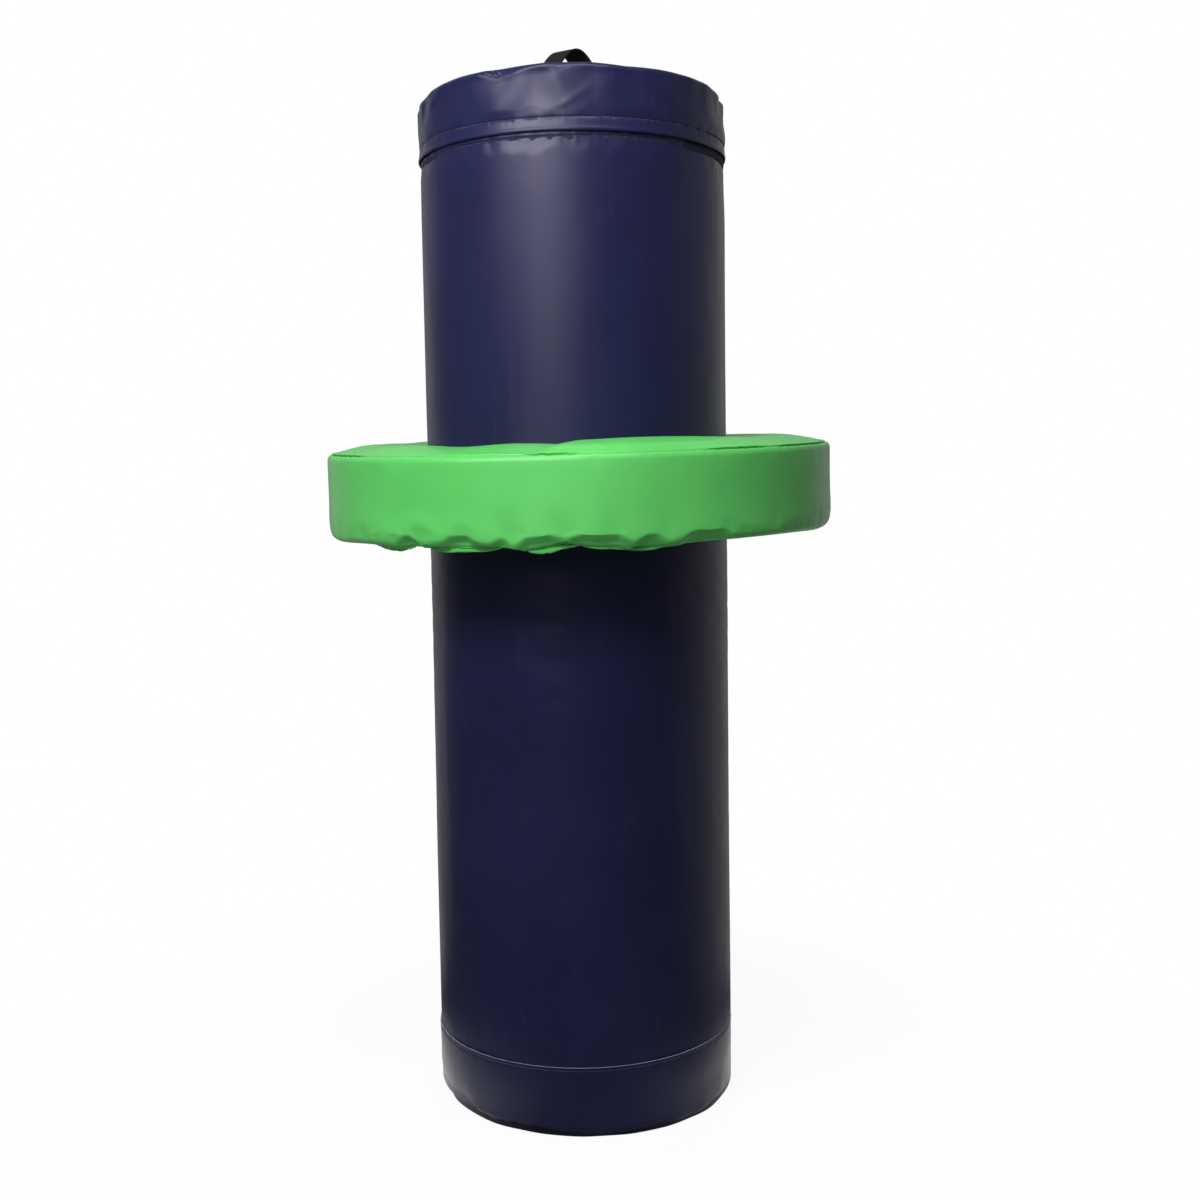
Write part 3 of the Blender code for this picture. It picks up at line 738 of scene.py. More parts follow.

---

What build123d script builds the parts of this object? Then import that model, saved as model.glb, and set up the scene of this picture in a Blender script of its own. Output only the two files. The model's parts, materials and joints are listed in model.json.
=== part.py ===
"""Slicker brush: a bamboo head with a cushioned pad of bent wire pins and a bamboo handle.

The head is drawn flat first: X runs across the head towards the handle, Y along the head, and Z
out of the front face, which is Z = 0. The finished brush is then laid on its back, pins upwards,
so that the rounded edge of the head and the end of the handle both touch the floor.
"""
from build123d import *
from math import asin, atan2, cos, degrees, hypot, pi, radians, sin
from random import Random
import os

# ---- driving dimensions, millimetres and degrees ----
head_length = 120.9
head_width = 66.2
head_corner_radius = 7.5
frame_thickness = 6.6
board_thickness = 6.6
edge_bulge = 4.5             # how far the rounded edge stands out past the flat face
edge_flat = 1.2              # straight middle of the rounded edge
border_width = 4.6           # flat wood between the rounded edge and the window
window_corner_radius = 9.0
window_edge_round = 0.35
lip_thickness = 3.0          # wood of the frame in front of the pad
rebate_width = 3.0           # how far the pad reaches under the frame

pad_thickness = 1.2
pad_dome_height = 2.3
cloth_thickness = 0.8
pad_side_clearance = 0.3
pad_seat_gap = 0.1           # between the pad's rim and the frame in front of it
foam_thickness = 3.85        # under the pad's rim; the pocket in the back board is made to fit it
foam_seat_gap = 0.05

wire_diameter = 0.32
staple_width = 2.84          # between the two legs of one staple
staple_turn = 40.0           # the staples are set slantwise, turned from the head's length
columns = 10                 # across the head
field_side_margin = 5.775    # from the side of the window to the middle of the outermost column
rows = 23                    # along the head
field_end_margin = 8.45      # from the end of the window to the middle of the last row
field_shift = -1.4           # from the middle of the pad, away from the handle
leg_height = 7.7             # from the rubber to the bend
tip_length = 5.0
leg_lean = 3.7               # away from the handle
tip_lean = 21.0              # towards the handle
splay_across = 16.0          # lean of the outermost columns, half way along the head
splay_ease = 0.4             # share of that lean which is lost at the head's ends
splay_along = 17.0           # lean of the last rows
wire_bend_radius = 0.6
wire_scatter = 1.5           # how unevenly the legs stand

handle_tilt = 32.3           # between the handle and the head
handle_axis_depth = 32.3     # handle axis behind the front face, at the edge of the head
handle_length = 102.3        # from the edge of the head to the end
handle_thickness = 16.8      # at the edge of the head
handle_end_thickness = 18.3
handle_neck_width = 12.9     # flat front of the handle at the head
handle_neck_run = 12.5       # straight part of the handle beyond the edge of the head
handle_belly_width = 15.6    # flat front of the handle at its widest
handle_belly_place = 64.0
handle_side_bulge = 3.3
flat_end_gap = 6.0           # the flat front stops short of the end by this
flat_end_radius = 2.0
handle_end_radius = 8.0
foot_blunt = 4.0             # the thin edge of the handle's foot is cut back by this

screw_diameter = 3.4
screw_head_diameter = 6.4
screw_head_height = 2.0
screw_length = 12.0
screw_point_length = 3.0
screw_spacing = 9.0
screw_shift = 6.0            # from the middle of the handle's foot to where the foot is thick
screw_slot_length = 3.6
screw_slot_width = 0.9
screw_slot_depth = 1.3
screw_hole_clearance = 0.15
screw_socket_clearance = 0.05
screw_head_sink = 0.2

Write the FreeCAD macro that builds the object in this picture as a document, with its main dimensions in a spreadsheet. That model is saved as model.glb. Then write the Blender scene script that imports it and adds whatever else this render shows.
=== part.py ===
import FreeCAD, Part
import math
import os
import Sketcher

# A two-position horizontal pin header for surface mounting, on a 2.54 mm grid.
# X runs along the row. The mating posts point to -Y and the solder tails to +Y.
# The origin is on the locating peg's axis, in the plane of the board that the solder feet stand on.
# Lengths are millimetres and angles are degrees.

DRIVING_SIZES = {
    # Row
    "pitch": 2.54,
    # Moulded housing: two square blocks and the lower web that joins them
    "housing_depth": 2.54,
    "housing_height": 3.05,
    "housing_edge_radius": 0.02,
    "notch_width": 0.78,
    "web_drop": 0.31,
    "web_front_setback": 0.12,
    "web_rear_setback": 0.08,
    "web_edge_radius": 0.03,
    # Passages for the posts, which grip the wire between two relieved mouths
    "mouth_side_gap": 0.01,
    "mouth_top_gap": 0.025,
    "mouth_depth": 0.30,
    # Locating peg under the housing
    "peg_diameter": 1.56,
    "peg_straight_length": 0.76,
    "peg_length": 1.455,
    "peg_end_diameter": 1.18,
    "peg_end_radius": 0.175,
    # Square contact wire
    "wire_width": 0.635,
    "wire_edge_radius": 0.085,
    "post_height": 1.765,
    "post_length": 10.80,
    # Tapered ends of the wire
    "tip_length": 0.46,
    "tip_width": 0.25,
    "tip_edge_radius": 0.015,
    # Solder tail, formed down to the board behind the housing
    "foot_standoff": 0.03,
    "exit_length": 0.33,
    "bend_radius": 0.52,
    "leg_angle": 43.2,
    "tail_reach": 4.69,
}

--

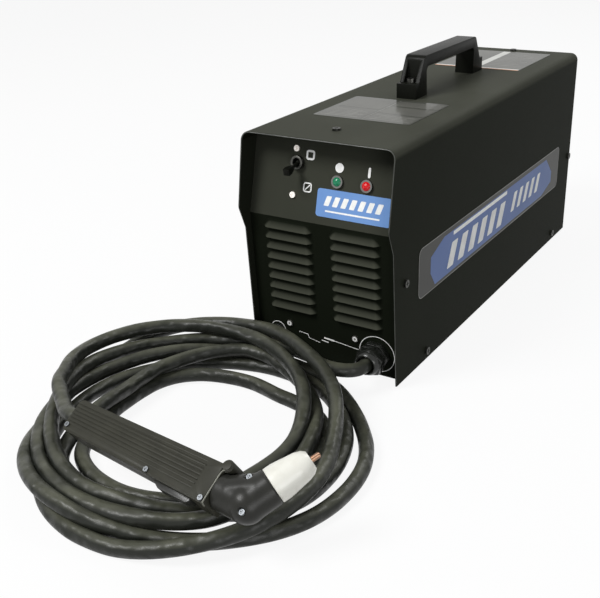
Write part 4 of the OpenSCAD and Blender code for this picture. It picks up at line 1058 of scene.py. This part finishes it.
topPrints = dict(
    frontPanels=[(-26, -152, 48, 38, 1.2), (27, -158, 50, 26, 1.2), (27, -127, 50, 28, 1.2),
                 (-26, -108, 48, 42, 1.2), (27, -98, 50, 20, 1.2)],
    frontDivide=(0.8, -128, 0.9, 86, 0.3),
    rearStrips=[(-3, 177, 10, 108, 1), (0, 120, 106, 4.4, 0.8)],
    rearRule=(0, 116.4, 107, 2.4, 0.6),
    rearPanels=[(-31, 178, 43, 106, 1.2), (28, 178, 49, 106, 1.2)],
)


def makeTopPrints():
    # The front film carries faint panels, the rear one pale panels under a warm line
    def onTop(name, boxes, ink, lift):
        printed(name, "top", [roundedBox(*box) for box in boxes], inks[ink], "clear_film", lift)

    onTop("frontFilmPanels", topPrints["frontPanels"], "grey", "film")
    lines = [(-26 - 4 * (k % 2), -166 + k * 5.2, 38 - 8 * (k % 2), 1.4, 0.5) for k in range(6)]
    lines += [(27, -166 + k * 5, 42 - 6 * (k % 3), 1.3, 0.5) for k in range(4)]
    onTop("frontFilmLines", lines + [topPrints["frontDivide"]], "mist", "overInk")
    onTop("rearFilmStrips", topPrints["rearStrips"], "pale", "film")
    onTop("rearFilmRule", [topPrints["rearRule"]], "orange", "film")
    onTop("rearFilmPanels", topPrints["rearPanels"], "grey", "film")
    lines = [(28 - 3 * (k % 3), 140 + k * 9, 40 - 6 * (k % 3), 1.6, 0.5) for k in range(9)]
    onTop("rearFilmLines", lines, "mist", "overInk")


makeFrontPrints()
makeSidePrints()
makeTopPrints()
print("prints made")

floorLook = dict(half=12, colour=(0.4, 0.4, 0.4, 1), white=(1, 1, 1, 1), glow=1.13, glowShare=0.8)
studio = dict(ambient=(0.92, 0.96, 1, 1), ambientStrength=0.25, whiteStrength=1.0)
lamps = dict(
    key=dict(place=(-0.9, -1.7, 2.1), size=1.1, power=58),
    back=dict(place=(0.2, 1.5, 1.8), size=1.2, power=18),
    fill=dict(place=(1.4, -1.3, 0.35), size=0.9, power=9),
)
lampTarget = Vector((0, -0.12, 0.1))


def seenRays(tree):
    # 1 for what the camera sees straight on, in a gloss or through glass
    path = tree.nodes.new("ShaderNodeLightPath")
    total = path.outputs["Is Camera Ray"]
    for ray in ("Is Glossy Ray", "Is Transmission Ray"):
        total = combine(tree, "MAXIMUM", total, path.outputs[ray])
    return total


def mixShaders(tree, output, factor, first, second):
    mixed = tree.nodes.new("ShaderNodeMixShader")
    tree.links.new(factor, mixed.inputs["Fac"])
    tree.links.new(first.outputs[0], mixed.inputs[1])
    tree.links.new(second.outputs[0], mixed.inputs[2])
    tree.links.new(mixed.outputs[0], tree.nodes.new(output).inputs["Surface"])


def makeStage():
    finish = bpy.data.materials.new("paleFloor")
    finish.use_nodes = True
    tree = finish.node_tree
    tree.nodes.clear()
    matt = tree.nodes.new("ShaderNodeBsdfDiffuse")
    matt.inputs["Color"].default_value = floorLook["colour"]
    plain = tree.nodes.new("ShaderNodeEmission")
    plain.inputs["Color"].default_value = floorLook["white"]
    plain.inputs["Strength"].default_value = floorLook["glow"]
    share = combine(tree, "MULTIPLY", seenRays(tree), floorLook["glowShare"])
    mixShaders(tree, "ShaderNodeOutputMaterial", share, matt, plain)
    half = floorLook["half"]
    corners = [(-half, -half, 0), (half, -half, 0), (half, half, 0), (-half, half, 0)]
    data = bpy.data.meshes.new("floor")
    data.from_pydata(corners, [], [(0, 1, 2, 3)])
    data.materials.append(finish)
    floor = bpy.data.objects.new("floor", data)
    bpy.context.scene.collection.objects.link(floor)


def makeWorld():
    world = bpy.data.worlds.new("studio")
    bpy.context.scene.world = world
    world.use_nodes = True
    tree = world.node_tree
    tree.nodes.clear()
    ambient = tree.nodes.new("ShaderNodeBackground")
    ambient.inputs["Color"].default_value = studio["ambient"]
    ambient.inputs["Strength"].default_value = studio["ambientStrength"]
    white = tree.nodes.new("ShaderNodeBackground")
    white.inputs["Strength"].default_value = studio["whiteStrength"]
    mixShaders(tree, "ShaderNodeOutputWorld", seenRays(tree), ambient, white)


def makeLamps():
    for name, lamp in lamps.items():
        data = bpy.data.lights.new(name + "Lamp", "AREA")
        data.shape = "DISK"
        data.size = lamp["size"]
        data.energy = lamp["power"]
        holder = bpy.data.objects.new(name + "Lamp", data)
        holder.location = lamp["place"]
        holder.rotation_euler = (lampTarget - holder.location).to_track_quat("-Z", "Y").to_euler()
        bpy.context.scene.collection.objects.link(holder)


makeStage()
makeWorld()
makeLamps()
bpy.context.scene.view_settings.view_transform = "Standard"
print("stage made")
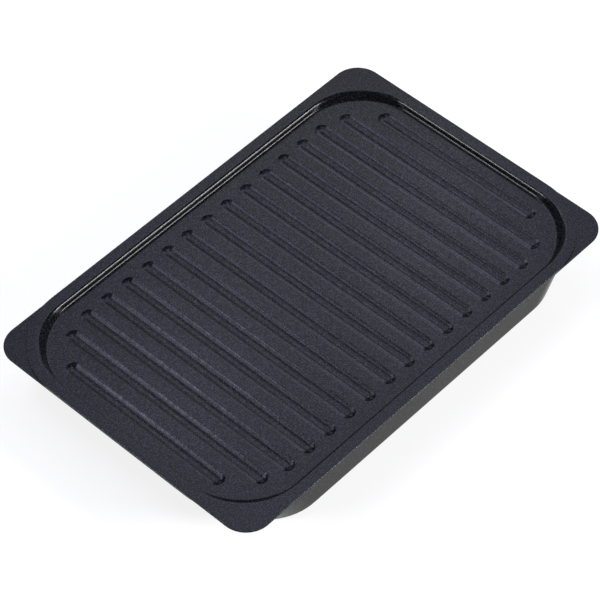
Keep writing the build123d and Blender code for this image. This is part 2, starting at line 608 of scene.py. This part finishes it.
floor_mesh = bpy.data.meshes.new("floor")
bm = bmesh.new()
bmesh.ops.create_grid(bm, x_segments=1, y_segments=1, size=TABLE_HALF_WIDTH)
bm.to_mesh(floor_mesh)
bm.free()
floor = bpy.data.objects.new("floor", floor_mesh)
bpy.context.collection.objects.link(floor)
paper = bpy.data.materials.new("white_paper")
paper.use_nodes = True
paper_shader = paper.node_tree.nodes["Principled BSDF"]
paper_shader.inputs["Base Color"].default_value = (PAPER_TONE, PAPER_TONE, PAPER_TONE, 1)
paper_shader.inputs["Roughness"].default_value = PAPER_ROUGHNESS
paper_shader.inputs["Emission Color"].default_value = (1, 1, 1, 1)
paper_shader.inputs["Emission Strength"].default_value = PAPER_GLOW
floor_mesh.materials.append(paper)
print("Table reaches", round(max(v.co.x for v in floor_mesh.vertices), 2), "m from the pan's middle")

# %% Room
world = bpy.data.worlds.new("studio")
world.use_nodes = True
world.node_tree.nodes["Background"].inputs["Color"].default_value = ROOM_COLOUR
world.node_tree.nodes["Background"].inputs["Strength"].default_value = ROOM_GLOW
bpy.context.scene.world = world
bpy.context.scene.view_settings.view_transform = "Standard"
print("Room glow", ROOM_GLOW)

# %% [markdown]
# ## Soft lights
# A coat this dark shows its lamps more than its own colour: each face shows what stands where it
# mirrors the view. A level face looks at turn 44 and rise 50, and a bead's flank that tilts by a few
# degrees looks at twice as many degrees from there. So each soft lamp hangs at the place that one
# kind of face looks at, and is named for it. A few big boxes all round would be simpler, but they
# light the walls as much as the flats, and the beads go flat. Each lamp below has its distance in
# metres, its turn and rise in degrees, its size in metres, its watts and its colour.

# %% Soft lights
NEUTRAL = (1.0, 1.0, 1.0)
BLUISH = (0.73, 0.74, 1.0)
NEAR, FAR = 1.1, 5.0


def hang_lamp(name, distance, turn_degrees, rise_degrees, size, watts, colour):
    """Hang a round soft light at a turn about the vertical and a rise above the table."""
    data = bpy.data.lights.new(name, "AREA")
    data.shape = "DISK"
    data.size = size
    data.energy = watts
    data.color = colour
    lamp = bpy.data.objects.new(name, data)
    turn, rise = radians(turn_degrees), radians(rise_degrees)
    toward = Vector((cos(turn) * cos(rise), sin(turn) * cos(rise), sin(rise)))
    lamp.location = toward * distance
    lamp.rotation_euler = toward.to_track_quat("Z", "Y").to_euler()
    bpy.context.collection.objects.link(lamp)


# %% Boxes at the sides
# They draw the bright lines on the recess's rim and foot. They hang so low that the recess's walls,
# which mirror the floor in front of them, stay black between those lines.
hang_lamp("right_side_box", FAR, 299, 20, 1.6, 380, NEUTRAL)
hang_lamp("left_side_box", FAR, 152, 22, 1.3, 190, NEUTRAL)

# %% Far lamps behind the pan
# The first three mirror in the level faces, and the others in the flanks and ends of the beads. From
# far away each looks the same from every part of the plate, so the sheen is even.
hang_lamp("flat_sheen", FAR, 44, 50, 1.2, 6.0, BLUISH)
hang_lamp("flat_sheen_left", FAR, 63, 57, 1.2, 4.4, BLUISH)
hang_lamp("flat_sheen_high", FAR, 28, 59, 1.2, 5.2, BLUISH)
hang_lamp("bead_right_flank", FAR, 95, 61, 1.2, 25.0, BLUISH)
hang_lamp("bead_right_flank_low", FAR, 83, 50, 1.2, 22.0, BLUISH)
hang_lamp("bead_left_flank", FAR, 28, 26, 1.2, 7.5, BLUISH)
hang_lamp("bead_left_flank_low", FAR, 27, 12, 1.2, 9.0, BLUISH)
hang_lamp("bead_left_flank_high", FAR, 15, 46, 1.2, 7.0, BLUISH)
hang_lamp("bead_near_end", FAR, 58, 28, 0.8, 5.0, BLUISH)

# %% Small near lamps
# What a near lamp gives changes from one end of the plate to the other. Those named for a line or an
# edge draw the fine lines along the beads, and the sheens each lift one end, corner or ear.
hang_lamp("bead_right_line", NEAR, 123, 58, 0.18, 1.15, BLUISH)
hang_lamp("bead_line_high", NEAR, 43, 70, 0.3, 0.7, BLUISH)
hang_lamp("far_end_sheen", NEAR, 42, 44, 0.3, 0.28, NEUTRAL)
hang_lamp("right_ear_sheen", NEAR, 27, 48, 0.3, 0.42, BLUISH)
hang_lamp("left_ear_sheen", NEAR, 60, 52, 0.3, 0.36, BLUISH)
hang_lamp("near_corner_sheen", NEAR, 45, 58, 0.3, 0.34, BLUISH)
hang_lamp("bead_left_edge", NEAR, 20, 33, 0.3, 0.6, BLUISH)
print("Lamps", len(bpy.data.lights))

§ Request
Using the records above, copy every line that has the word "model" in it.

§ Output below
What build123d script builds the parts of this object? Then import that model, saved as model.glb, and set up the scene of this picture in a Blender script of its own. Output only the two files. The model's parts, materials and joints are listed in model.json.
Write the FreeCAD macro that builds the object in this picture as a document, with its main dimensions in a spreadsheet. That model is saved as model.glb. Then write the Blender scene script that imports it and adds whatever else this render shows.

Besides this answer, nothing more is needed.